A l'heure où prospère la "concurrence des mémoires", et tandis que l'historien Olivier Pétré-Grenouilleau, auteur du remarquable Les Traites négrières, est assigné en justice, stigmatisé d'une infamante accusation de révisionnisme, le sujet est de plus en plus explosif : aussi apparaît-il essentiel de faire le point sur l'état des connaissances historiques.
Traites africaines et traites orientales. L'Afrique a connu des trafics d'esclaves dès la plus haute Antiquité, mais c'est au VIIe siècle de notre ère, avec l'apparition d'un empire musulman et sa spectaculaire expansion, qu'est né le cadre du système économique qu'on appellera la traite. En terre d'islam, la loi interdisait de réduire en esclavage les hommes libres : en revanche, on pouvait se procurer des captifs en dehors de l'empire. Ainsi sont nées les premières routes d'un commerce à grande échelle d'êtres humains.

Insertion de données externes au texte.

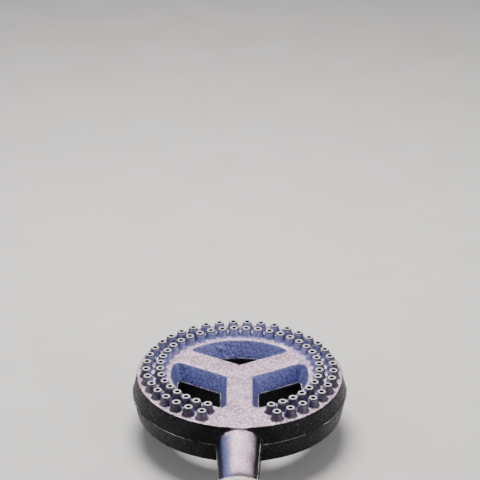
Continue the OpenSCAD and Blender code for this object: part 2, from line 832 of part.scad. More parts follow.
// Coil spring: a ring of points swept up a helix.
module plug_spring() {
    sides = 8;
    steps = 16 * spring_turns;
    wire_r = spring_wire_d / 2;
    coil_r = stub_d / 2 + wire_r + 0.5;
    climb = spring_h - spring_wire_d - 0.1;
    points = [for (i = [0 : steps], k = [0 : sides - 1])
        let (turn = 360 * spring_turns * i / steps, a = 360 * k / sides,
            r = coil_r + wire_r * cos(a))
        [r * cos(turn), r * sin(turn), climb * i / steps + wire_r * sin(a)]];
    walls = [for (i = [0 : steps - 1], k = [0 : sides - 1])
        let (a = i * sides + k, b = i * sides + (k + 1) % sides)
        [a, a + sides, b + sides, b]];
    ends = [[for (k = [0 : sides - 1]) k],
        [for (k = [sides - 1 : -1 : 0]) steps * sides + k]];
    color("#c2c2bf") place() translate([0, -plug_s, washer_z - spring_h + wire_r + 0.05])
        polyhedron(points, concat(walls, ends));
}

// ---------- lever ----------

// The arm lies over the inlet while the cock is open.
module lever() {
    color("#b9b9b6") place() translate([0, -plug_s, 0]) difference() {
        union() {
            translate([0, 0, lever_z]) cylinder(d = lever_hub_d, h = lever_hub_h);
            translate([-arm_w / 2, arm_w / 2 - lever_l, lever_top_z - arm_t])
                cube([arm_w, lever_l - arm_w / 2, arm_t]);
            translate([0, arm_w / 2 - lever_l, lever_top_z - arm_t])
                cylinder(d = arm_w, h = arm_t);
        }
        translate([0, 0, lever_z - cut])
            cylinder(d = stem_d + 2 * press_play, h = lever_hub_h + 2 * cut);
    }
}

module lever_grip() {
    r = grip_d / 2;
    tip = lever_l + grip_over;
    back = tip - grip_l;
    dome = 0.6 * r;
    color("#2b2b2d") place() translate([0, -plug_s, lever_top_z - arm_t / 2]) difference() {
        rotate([90, 0, 0]) rotate_extrude() polygon(concat([[0, back], [0.72 * r, back],
            [0.86 * r, back + 1.5], [r, back + 5]],
            [for (t = [0 : 15 : 90]) [r * cos(t), tip - dome + dome * sin(t)]]));
        play = press_play;
        translate([-arm_w / 2 - play, arm_w / 2 - lever_l, -arm_t / 2 - play])
            cube([arm_w + 2 * play, lever_l, arm_t + 2 * play]);
        translate([0, arm_w / 2 - lever_l, -arm_t / 2 - play])
            cylinder(d = arm_w + 2 * play, h = arm_t + 2 * play);
    }
}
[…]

Le monde musulman ne s'approvisionna pas uniquement en Afrique. Il y eut également des captifs venus du Caucase, d'Europe de l'Est ou d'Asie centrale. Mais les Africains furent de loin les plus nombreux, et cette tendance ne fit que s'accentuer au fil du temps. Avec la traite se mit en place une justification idéologique de l'esclavage des Noirs, fondée sur des stéréotypes racistes, et des justifications religieuses, comme celle de la malédiction de Cham. Les Noirs étaient censés descendre de ce fils de Noé maudit par son père : ils étaient donc condamnés à la servitude.

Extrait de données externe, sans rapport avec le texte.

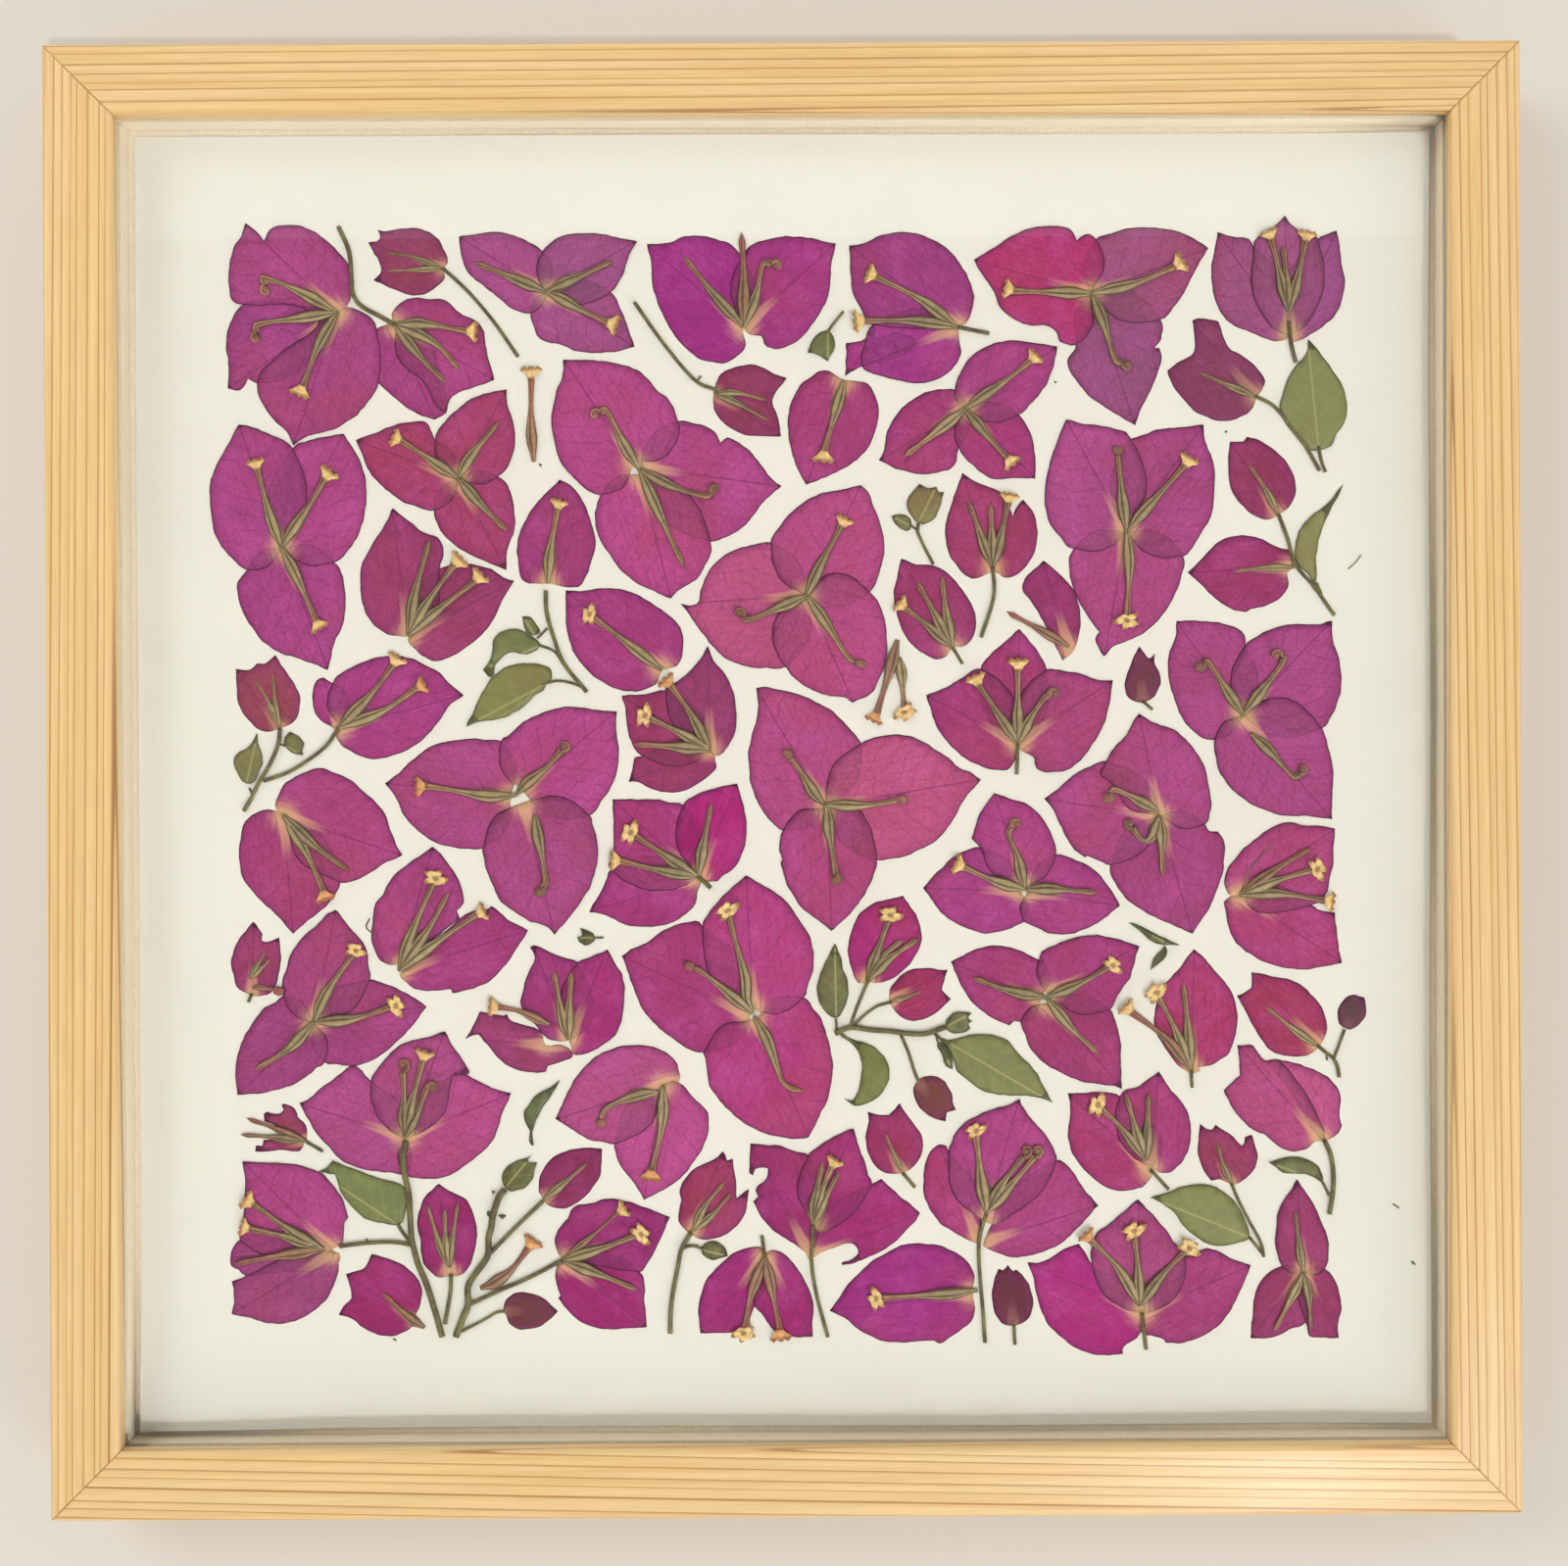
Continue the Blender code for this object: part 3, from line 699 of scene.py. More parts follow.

Les routes empruntées par ce trafic sont assez bien connues. On sait également qu'il atteint son apogée au XIXe siècle. Pour ce qui est de son ampleur, les estimations chiffrées restent fragiles : l'historien américain Ralph Austen avance le chiffre de 17 millions de personnes, du VIIe au XIXe siècle. Mais il reconnaît que ce chiffre est relativement imprécis, estimant sa marge d'erreur à plus ou moins 25 %.

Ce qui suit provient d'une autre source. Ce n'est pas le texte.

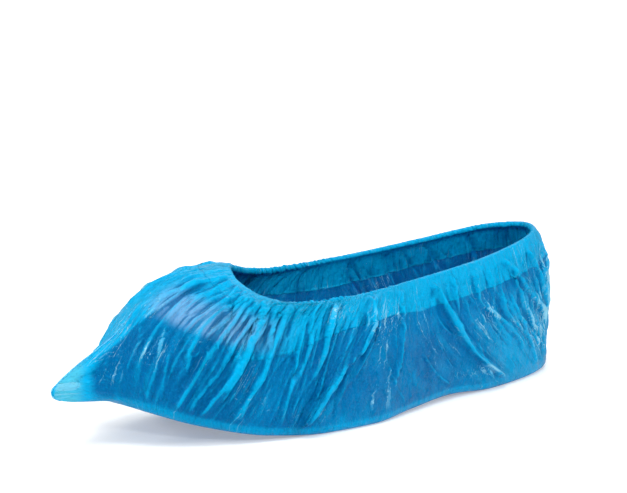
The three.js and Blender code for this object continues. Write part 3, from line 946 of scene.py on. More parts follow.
@dataclass(frozen=True)
class FilmSurface:
    """The film's outer skin: the worn form with its folds and welded ends."""

    form: WornForm
    table: WallTable
    relief: Relief
    fibres: FibreMap
    rim_fade: float = 0.07
    edge_reach: float = 6.0
    fold_calm: float = 9.0
    wrinkle_calm: float = 3.0
    corner_step: float = 1.4
    toe_turn: float = 183.0
    heel_turn: float = 22.0

    def even_fibres(self, count: int, shares: Sequence[float]) -> Array:
        """Chooses fibres that lie evenly apart where they lie widest, one of them at each weld.

        Args:
            count: How many fibres.
            shares: Shares of the way down at which the film is measured.

        Returns:
            The fibres in degrees.
        """
        dense = np.linspace(0, FULL_TURN, 7201)[:-1]
        down = np.broadcast_to(np.array(shares), (len(dense), len(shares)))
        turns = self.fibres.turns(dense, down)
        found = self.table.at(turns, down)
        found += self.form.fin_shift(found, turns)
        steps = np.linalg.norm(np.roll(found, -1, axis=0) - found, axis=-1)
        walked = np.r_[0, np.cumsum(steps.max(axis=1))]
        places = np.linspace(0, walked[-1], count + 1)[:-1]
        fibres = np.interp(places, walked, np.r_[dense, FULL_TURN])
        fibres[np.abs(fibres - FULL_TURN / 2).argmin()] = FULL_TURN / 2
        return fibres

    def hem_share(self, fibres: Array) -> Array:
        """Gives the share of the way down at which the hem ends.

        Args:
            fibres: Fibres in degrees, one for each column.

        Returns:
            A share for each fibre.
        """
        share = np.full((len(fibres), 1), 0.2)
        for _ in range(6):
            turns = self.fibres.turns(fibres, share)
            share = self.table.hem(turns) / self.table.length(turns)
        return share

    def skin(self, fibres: Array, down: Array, corner: bool) -> FilmGrid:
        """Works out a stretch of the skin.

        Args:
            fibres: Fibres in degrees, one for each column.
            down: Shares of the way down the wall, by column and row.
            corner: Whether the tread's rounded edge and turned-under rim follow.

        Returns:
            The stretch.
        """
        form, relief = self.form, self.relief
        turns = self.fibres.turns(fibres, down)
        base = self.table.at(turns, down)
        length = down * self.table.length(turns)
        if corner:
            base = np.concatenate([base, self.corner_rows(turns[:, -1])], axis=1)
            extra = base.shape[1] - down.shape[1]
            turns = np.concatenate([turns, np.repeat(turns[:, -1:], extra, axis=1)], axis=1)
            lower = length[:, -1:] + np.arange(1, extra + 1) * self.corner_step
            down = np.concatenate([down, lower / length[:, -1:]], axis=1)
            length = np.concatenate([length, lower], axis=1)
        front, middle = form.seam_facts(turns)
        from_seam = np.abs(base[..., 1] - middle)
        rim = smooth_step((1 - down) / self.rim_fade)

        turned = np.maximum((np.roll(turns, -1, 0) - np.roll(turns, 1, 0)) % FULL_TURN, 1e-3)
        fibre_turned = ((np.roll(fibres, -1) - np.roll(fibres, 1)) % FULL_TURN)[:, None]
        step = np.linalg.norm(ring_step(base), axis=-1)
        places = FilmPlaces(fibres, turns, down, length, step / turned, step / fibre_turned)
        edge = smooth_step(length / self.edge_reach)
        main = relief.main_folds(places) * calm(from_seam, self.fold_calm) * rim * edge
        folded = base + grid_normals(base) * main[..., None]

        shift = form.fin_shift(folded, turns)
        finned = folded + shift
        share = np.where(front, shift[..., 0] / form.toe_tail, 0)
        step = np.linalg.norm(ring_step(finned), axis=-1)
        places = places._replace(per_fibre=step / fibre_turned)
        around = self.ring_share(turns)
        small = relief.small_folds(places) * (1 - 0.6 * share)
        small += relief.gathers(places)
        small += relief.crumples(around, length)
        small += relief.tail_creases(finned, share, form.tail_tip())
        small *= calm(from_seam, self.wrinkle_calm) * rim * (0.4 + 0.6 * edge)
        points = finned + grid_normals(finned) * small[..., None]
        run = np.broadcast_to(fibres[:, None] / FULL_TURN * FILM_GIRTH, down.shape)
        hems = length / self.table.hem(turns)
        # Painted light and shade, the painted highlight over the toe, the hem's share and where
        # painted glints gather
        painted_light, painted_toe_highlight = self.painted_light(down, share, turns), self.painted_toe_highlight(down, turns)
        shades = np.stack([painted_light, painted_toe_highlight, hems, self.glint_clusters(down, turns)], -1)
        return FilmGrid(points, grid_normals(points), around * FILM_GIRTH, run, length,
                        main + small, shades)

    def painted_light(self, down: Array, share: Array, turns: Array) -> Array:
        """Gives painted light and shade: palest at the tail, pale over the toe and painted dark
        below it.

        Args:
            down: Shares of the way down the wall, by column and row.
            share: How much of the tail's reach each point has.
            turns: Turns in degrees, by column and row.

        Returns:
            Painted light up to 1, and below 0 where painted shade darkens the film, by column and
            row.
        """
        aside = turn_gap(turns - self.toe_turn)
        # Painted light over the toe's top and front, painted shade low on its sides
        over_toe = smooth_step((aside + 62) / 34) * smooth_step((80 - aside) / 40)
        inner = smooth_step((aside + 16) / 16)
        reach = 0.52 + 0.4 * inner
        high = smooth_step((reach - down) / 0.10)
        low = smooth_step((down - reach) / 0.05) * smooth_step((0.98 - down) / 0.03)
        tail = smooth_step((share - 0.12) / 0.6) - 0.4 * smooth_step((share - 0.94) / 0.04)
        heel = smooth_step(2.0 - np.abs(turn_gap(turns - self.heel_turn)) / 28)
        heel *= smooth_step((down - 0.15) / 0.3)
        # A painted highlight along the tread's edge, and painted shade under the tread
        rim = smooth_step((down - 0.97) / 0.03) * smooth_step((1.08 - down) / 0.03)
        under = smooth_step((down - 1.06) / 0.03)
        pale = np.maximum(np.maximum(tail, (0.46 + 0.12 * inner) * over_toe * high), 0.31 * heel)
        pale = np.maximum(pale, 0.26 * rim)
        return pale - 0.4 * over_toe * low * (1 - tail) - 0.7 * under

    def painted_toe_highlight(self, down: Array, turns: Array) -> Array:
        """Gives where a greyish painted highlight lies over the toe's side.

        Args:
            down: Shares of the way down the wall, by column and row.
            turns: Turns in degrees, by column and row.

        Returns:
            How strong the painted highlight is, up to 1, by column and row.
        """
        aside = turn_gap(turns - self.toe_turn)
        ends = smooth_step((aside + 64) / 22) * smooth_step((-2 - aside) / 14)
        return ends * smooth_step((down - 0.24) / 0.14) * smooth_step((0.55 - down) / 0.07)

    def glint_clusters(self, down: Array, turns: Array) -> Array:
        """Gives where painted glints and whitened creases gather.

        Args:
            down: Shares of the way down the wall, by column and row.
            turns: Turns in degrees, by column and row.

        Returns:
            How thickly they gather, up to 1, by column and row.
        """
        total = np.zeros_like(down)
        for turn, wide, level, high, much in GLINT_CLUSTERS:
            across, along = turn_gap(turns - turn) / wide, (down - level) / high
            total = np.maximum(total, much * np.exp(-across**2 - along**2))
        return total

    def ring_share(self, turns: Array) -> Array:
        """Gives how far round the film turns lie, measured low on the wall.

        Args:
            turns: Turns in degrees.

        Returns:
            Shares of the way round.
        """
        dense = np.linspace(0, FULL_TURN, 3601)
        down = np.full_like(dense, 0.75)
        found = self.table.at(np.minimum(dense, FULL_TURN - 1e-9), down)
        found += self.form.fin_shift(found, dense)
        steps = np.linalg.norm(np.diff(found, axis=0), axis=-1)
        walked = np.r_[0, np.cumsum(steps)]
        return np.interp(turns, dense, walked / walked[-1])

    def corner_rows(self, turns: Array) -> Array:
        """Gives the rows of the tread's rounded edge and of the rim turned under it.

        Args:
            turns: The columns' turns in degrees.

        Returns:
            Points by column and row.
        """
        form = self.form
        rows = []
        for angle in np.radians((67.5, 45.0, 22.5, 0.0)):
            row = form.sole_point(turns, form.edge_radius * (1 - np.sin(angle)))
            row[:, 2] += form.edge_radius * (1 - np.cos(angle))
            rows.append(row)
        rows.append(form.sole_point(turns, (form.edge_radius + form.turn_under) / 2))
        rows.append(form.sole_point(turns, form.turn_under))
        return np.stack(rows, axis=1)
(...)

Ces traites restent mal connues, tributaires de représentations parcellaires (on a longtemps minimisé le rôle économique des esclaves) et d'une sombre légende forgée au XIXe siècle par les Européens, dans le but de légitimer leur propre colonisation.
Il en est de même pour ce qu'on appelle les "traites intérieures", sur lesquelles les informations sont très lacunaires. En la matière, les recherches sont peu nombreuses. Il est cependant établi qu'il y eut également un commerce à l'échelle de l'Afrique subsaharienne : l'historien Patrick Manning affirme que ces traites intérieures auraient fait 14 millions de victimes, capturées suite à des guerres entre Etats ou à des razzias.
Ainsi, quand commencèrent les "traites atlantiques", un système était déjà en place. Comme le rappelait l'historien Fernand Braudel (1902-1985), "la traite négrière n'a pas été une invention diabolique de l'Europe".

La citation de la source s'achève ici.